La Cour souligne également que la réforme n’a pas permis de diversifier les profils des étudiants : « À ce jour, la réforme n’a pas produit la diversification attendue des profils d’étudiants, ceux-ci conservant des profils similaires avant et après la réforme, avec même une légère tendance à l’homogénéisation », souligne le rapport. Quant à la diversité géographique, la Cour relève que « de nombreuses LAS ont ouvert dans des universités ne disposant pas d’une UFR en santé, généralement situées dans des villes plus petites permettant un accès facilité aux ruraux et à un public défavorisé. Toutefois les conditions d’études proposées dans ces universités sont telles que les chances d’accéder à MMOP demeurent faibles ».
Une voie unique
« Au vu de ces éléments, la coexistence des parcours PASS et LAS, source de complexité et globalement inefficace, doit être abandonnée », conclut la Cour des comptes. Et d’enfoncer le clou : « Le maintien intégral de l’organisation actuelle en effet perpétuerait, voire aggraverait les difficultés observées, encourageant les stratégies de contournement ». Une voie unique est donc la solution. La Cour exclut cependant de revenir à une PACES tout comme mettre en place un accès direct après le baccalauréat. Cela « constituerait un changement trop radical, qui viendrait à nouveau déstabiliser les organisations après une série de réformes ». Elle estime aussi que la généralisation d’un modèle « tout LAS » pourrait être un échec « face à l’opposition de nombreux acteurs, notamment au sein des UFR [Unité de Formation et de Recherche, Ndlr] en santé ». La seule solution réaliste serait « la création d’une voie unique, en concertation avec l’ensemble des acteurs et fondée sur une première année consacrée principalement à la santé et gérée par l’UFR en santé ».

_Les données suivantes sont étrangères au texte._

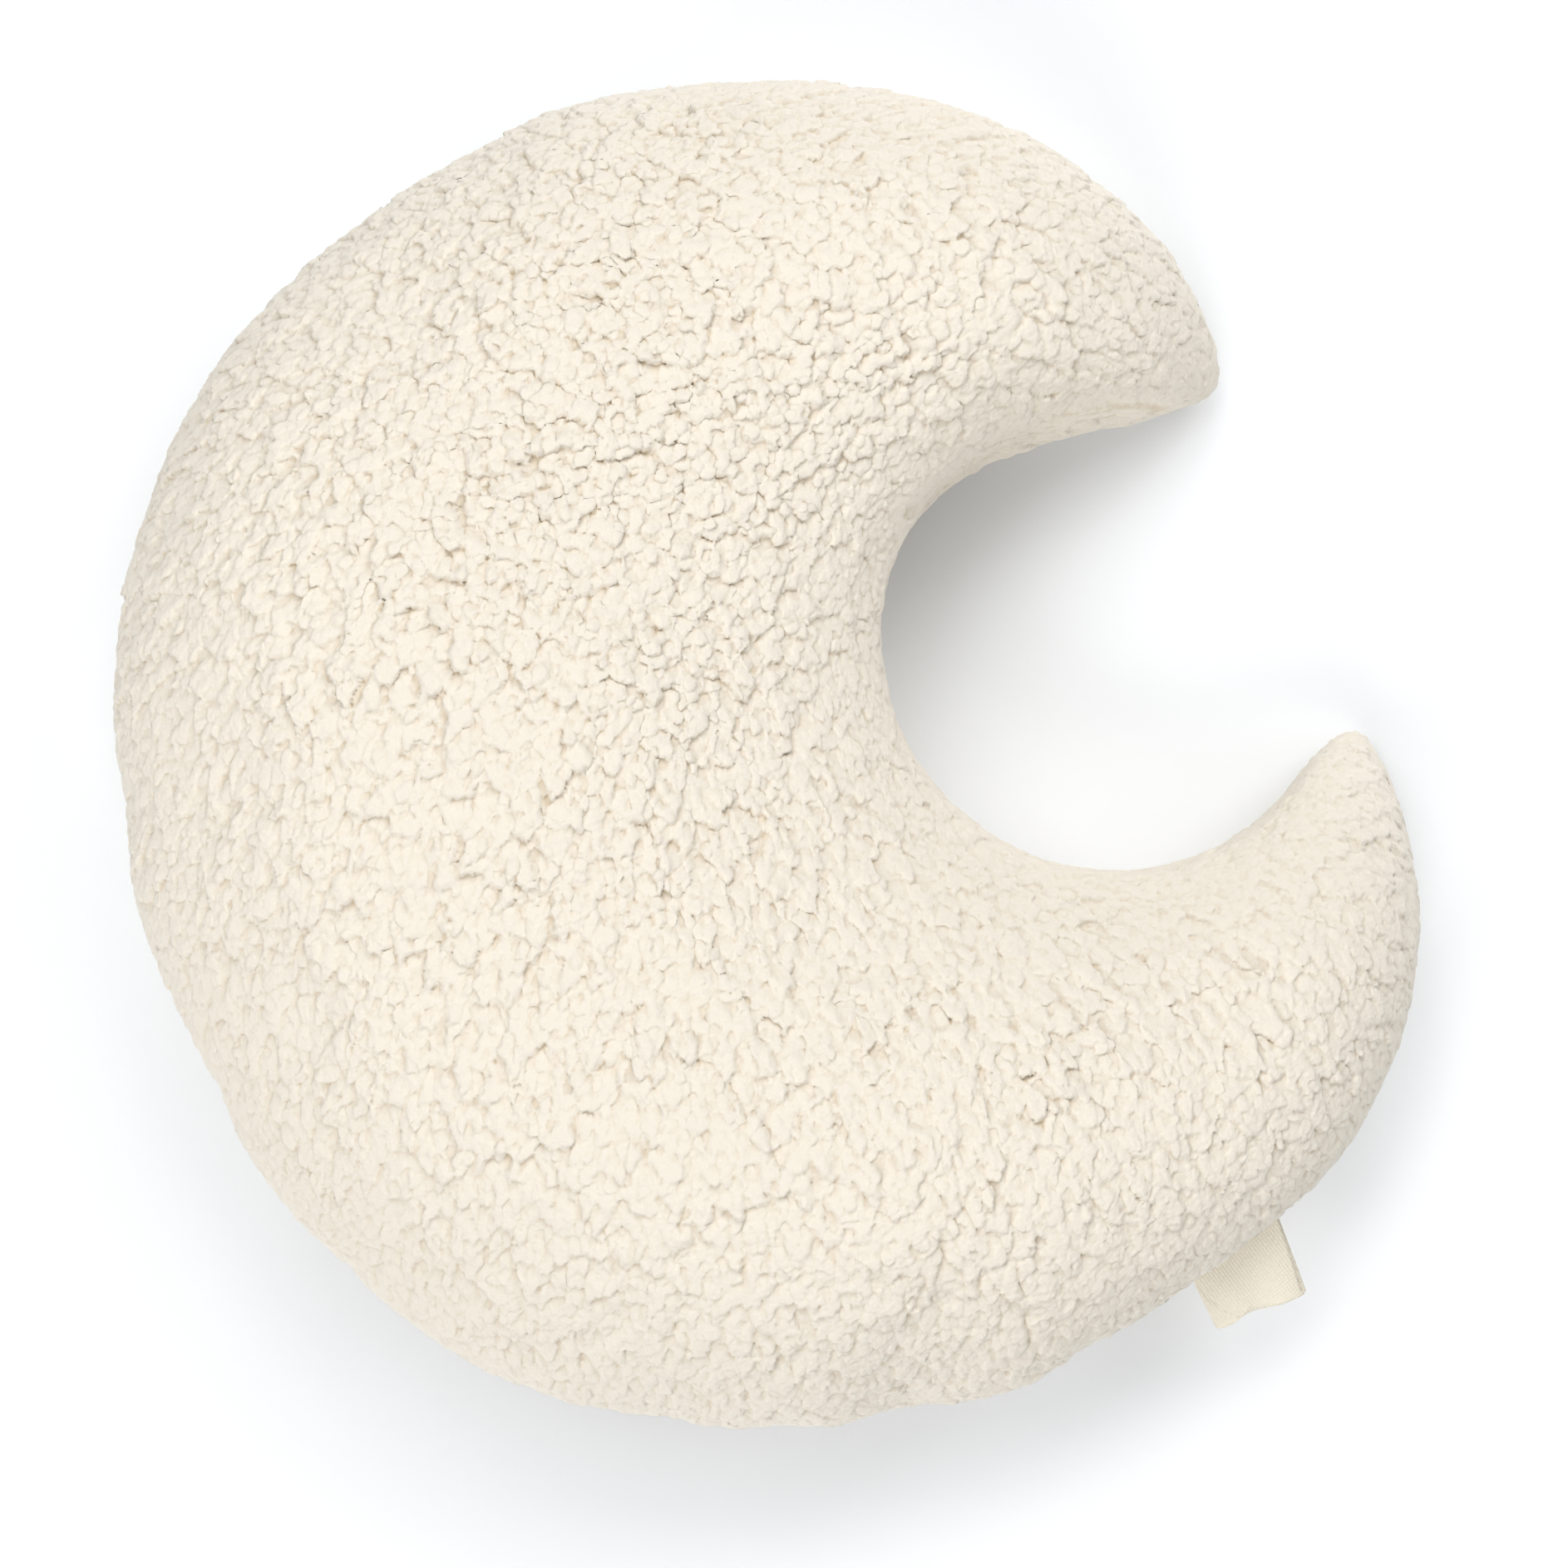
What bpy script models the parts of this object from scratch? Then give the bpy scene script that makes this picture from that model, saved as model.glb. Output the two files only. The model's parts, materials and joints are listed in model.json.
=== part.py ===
"""A crescent-moon cushion of curly pile cloth, lying on its back, with a blank folded label.

Metres, +Z up. The cushion lies on the floor at Z 0, its face up. +X runs along the crescent's middle
line, from the round back to the mouth between the horns. The origin is under the middle of the
bounding box of the cushion and its label.

The cushion is one filled solid: two crescent panels sewn together round their edge, so it has a crown
above and below and a drawn-in seam between them. Its surface is where the tips of the pile reach.
It is lofted through sections that cross the crescent from its outer edge to the edge of its bite.
"""

import bmesh
import bpy
import numpy as np

# The crescent's outline, laid flat. Angles are in degrees, anticlockwise from +X.
OUTER_RADIUS = 0.2074
BITE_CENTRE = np.array([0.1092, -0.0010])
BITE_RADIUS = 0.0679
# The upper horn is the plumper one, and its underside swells into the bite.
BITE_SWELL = 0.0102
BITE_SWELL_ANGLE = 88.0
BITE_SWELL_SPREAD = 33.0
# Each horn's corner before it is rounded, and where the bite's curve turns off towards it.
UPPER_CORNER = np.array([0.1712, 0.0562])
LOWER_CORNER = np.array([0.1758, -0.0490])
UPPER_BITE_END = 60.0
LOWER_BITE_END = 310.0
# The outer edge draws in towards a horn's corner over about this many degrees.
HORN_TAPER_ANGLE = 14.0
CORNER_ROUNDING = 0.0048

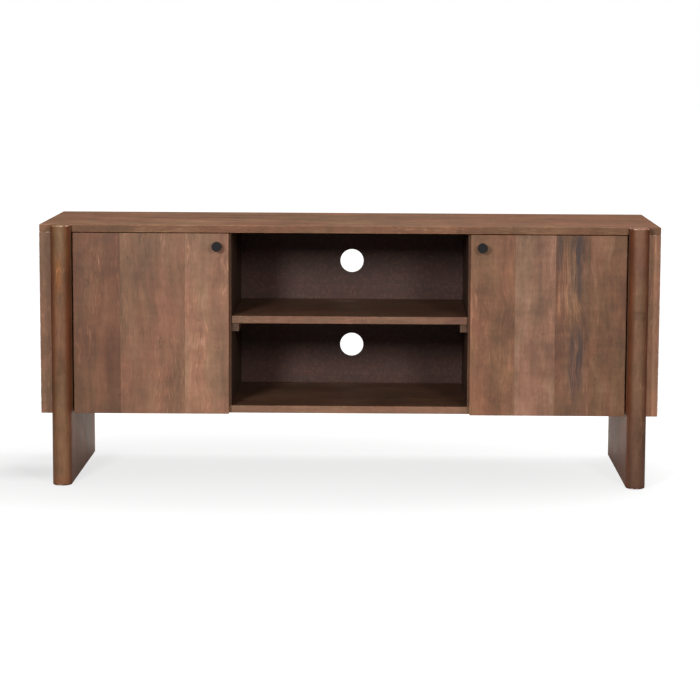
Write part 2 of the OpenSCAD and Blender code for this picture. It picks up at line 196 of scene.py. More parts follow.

D’autres changements à prévoir
Pour autant, il ne s’agit pas de la seule recommandation de la Cour. Celle-ci propose plusieurs évolutions. Par exemple, elle préconise d’expérimenter, sur un panel d’universités, un accès direct en pharmacie et en maïeutique pour un contingent d’élèves sélectionnés sur Parcoursup, en complément d’un accès classique via la première année d’études de santé pour le contingent restant. Elle conseille aussi de mettre en place un comité de pilotage commun aux deux ministères (de l’Enseignement supérieur et de la Santé) « sur la connaissance des besoins, l’évaluation du nombre de professionnels à former, le suivi des effectifs et des moyens qui se réunisse au moins annuellement, de manière à permettre un réajustement régulier des objectifs de formation ».
En ce qui concerne les LAS, puisqu’elles ne disparaîtront pas immédiatement, la Cour des comptes incite à « harmoniser et rationaliser » leur fonctionnement en fixant nationalement le volume des enseignements qui composent la mineure en santé des trois années de LAS et ceux, hors santé, qui composent la mineure des PASS. Elle veut aussi limiter le nombre de LAS « en fermant celles offrant un faible taux d’admission en MMOP et en privilégiant les LAS offrant les meilleures perspectives de réorientation aux étudiants ».
La Cour souhaite encourager l’accès aux études de santé pour les jeunes issus de milieux ruraux et défavorisés en développant une offre territoriale de formations délocalisées donnant accès aux études de santé. Elle recommande aussi d’élargir les passerelles donnant accès à la deuxième année de médecine, maïeutique, odontologie et pharmacie à des formations du premier cycle de domaines scientifiques ou non scientifiques et en développer le volume.
La plupart de ces propositions devraient être mises en œuvre dès 2025 et en 2026 selon la Cour. Et celle de la voie unique à la rentrée 2025. Soit dans 9 mois.